ただこの批判が話題になった結果として、最近ではむしろ右派が「穏健な人種差別教育や多様性教育の抑圧」のためにこの本で使われたレトリックを活用するようになっているらしい。これもピンカーの指摘にあった通りで、つまり政争のためのツールとして社会正義を左派も右派も使うようになっているわけだ。実に
不和の時代らしい光景、なんだが、
こうした議論に触発されたのでは思われる人死にまで実際に出ているのだから、ちょっとシャレにならない。
一方、日本に及ぼす意味についても翻訳者は言及しているが、足元で起きているキャンセルカルチャーは「本音の私的な遺恨や派閥抗争がだらしなく透けて見える」状態と見ているようで、要するにアメリカほど事態は悪化していないという。ただそれでも「怪しげな理論の先鋭化と暴走が現実的な問題を引き起こす可能性」はあるわけで、それに備える意味で知識を身に着けておくのは無駄ではない、というのがこの本を売るためのキャッチコピーとなっている。
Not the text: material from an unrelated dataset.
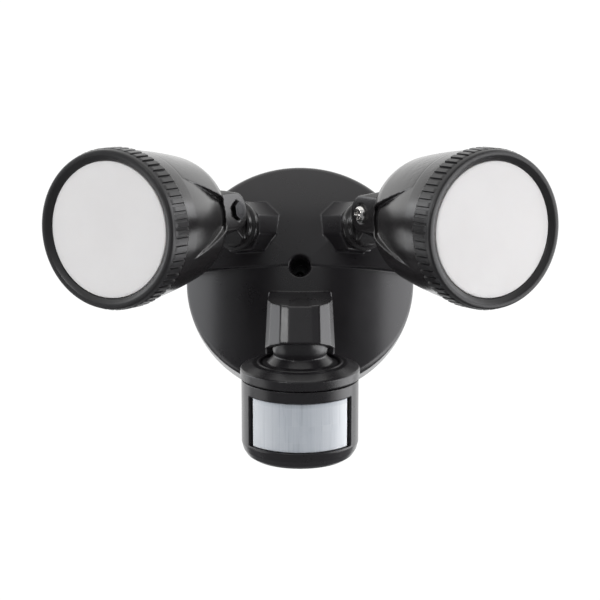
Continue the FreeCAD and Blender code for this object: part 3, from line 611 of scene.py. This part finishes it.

基本的に書かれていることに違和感はないのだが、でもこの手の本を見るたびに「ただの看板について論じることにどのくらいの意味があるんだろうか」という感想はどうしても浮かんでくる。ポストモダンも、社会正義運動も、ピンカーが批判していたマルクス主義やアナーキズム同様、しょせんは「建前」じゃなかろうか。それまで支配的だった思想(アメリカであれば資本主義と自由主義)を受け継ぐだけでは地位を得られないと思ったエリート志望者が、単に手近にあった他のオプションとしてそうした左派思想やポモに飛びついただけ。エスタブリッシュメントの批判さえできれば、彼らにとって理論の中身はどうでもよかったのだと思われる。
確かに社会正義を唱える連中や、それに反発する者を相手に、どこが正当でどこがおかしいかと論じるうえで、この手の知識は役に立つだろう。でも議論は事態の解決と同義ではない。というよりも今の時代だとむしろ議論は不和の増大をもたらすだけに見える。例えば
Turchinの予測モデルを使い、不和の原因となっている構造的問題を解決する方がよほど意義がある、と考えることはできないのだろうか。もちろんTurchinの説が間違っている場合、こうした取り組みは無駄に終わるわけだが、看板として掲げているだけの建前について
ああでもないこうでもないと論じるよりは実効性が期待できるだろうに。